In any case, I'll happily vote for a cheat who agrees with me before I'll vote for a saint who doesn't.


"I looked as deeply into the initial report on Edwards as I did into the "report" that Bush was drinking again."

Funny, I don't recall a post from you about the initial report about Edwards, and yet here you are saying the press didn't do their job when that initial report came out. Maybe they only went as far as you did using the same logic you cite in the quote above.


Ed- You've said twice now that if Edwards should get credit for doing anything, it should be for beating Lauch Faircloth, but you haven't stated what your beef with Faircloth is. I'm just curious.

Ed Cone

Sorry, stated it in another thread.

My biggest problem with Sen. Faircloth, a hog farmer, was his unstinting advocacy for industrial hog-farming, which, you may remember, was a pressing issue at the time.

Faircloth, who married a Greensboro girl (one of Joe Bryan's daughters) and against whom I have no special animosity, didn't seem to be a very effective advocate for North Carolina. The irony, noted in my column, is that Edwards didn't do much for us in the Senate, either.

Little-known and wholly inconsequential fact: one of the precipitating events in my decision to move my column from the Rhino Times to the N&R was John Hammer's decree that I couldn't call our Senator "Lauch 'Pigpen' Faircloth." I was on my way out the door anyway, but given that half the fun of writing for an alt-weekly is the ability to perpetrate that kind of irreverence, leaving became all the easier.

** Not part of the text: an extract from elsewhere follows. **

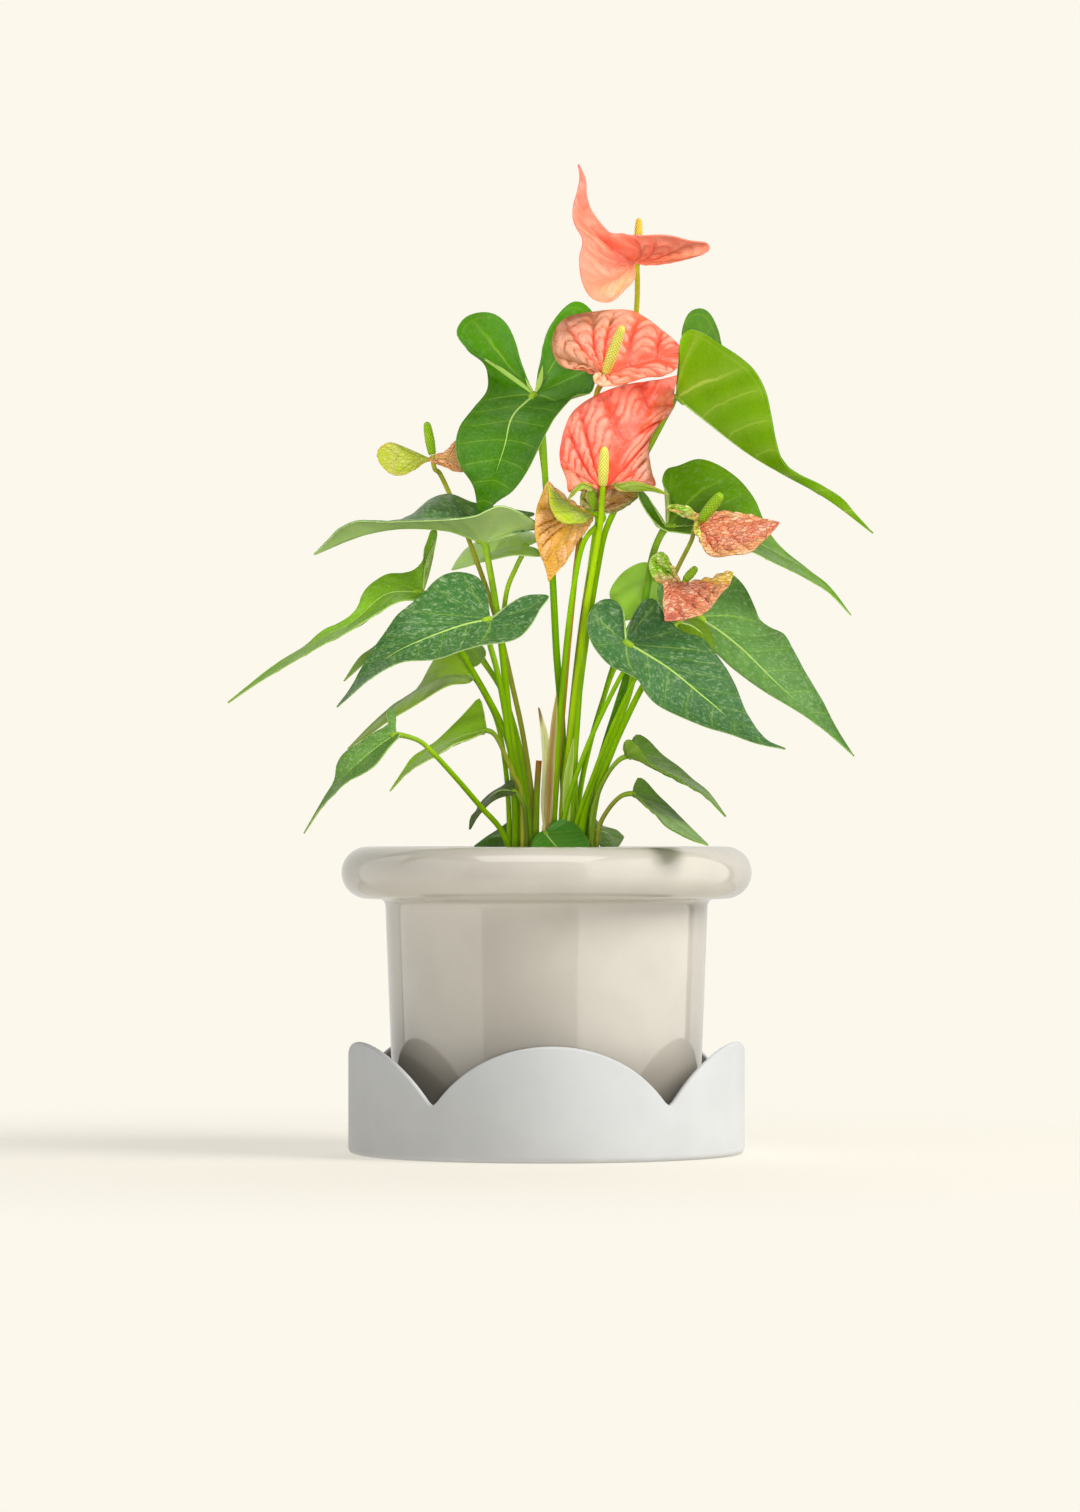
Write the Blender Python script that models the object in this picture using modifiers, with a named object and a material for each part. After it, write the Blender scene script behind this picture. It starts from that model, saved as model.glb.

I must have missed that thread.

Agreed that the spill certainly didn't help Faircloth. The reason why I asked --and maybe I read wrong --- is the assumption that removing Faircloth from office was ---generally speaking----- a good thing, as opposed to just politics.


Ed: If we couldn't poke fun at power seekers, power holders and power mongers they might begin to take themselves seriously. Menchen observed that the urge to save humanity is a false-face for the urge to rule it. Power seekers always search for the least protected. If a person aspires to power this is the best indication he cannot be entrusted with it.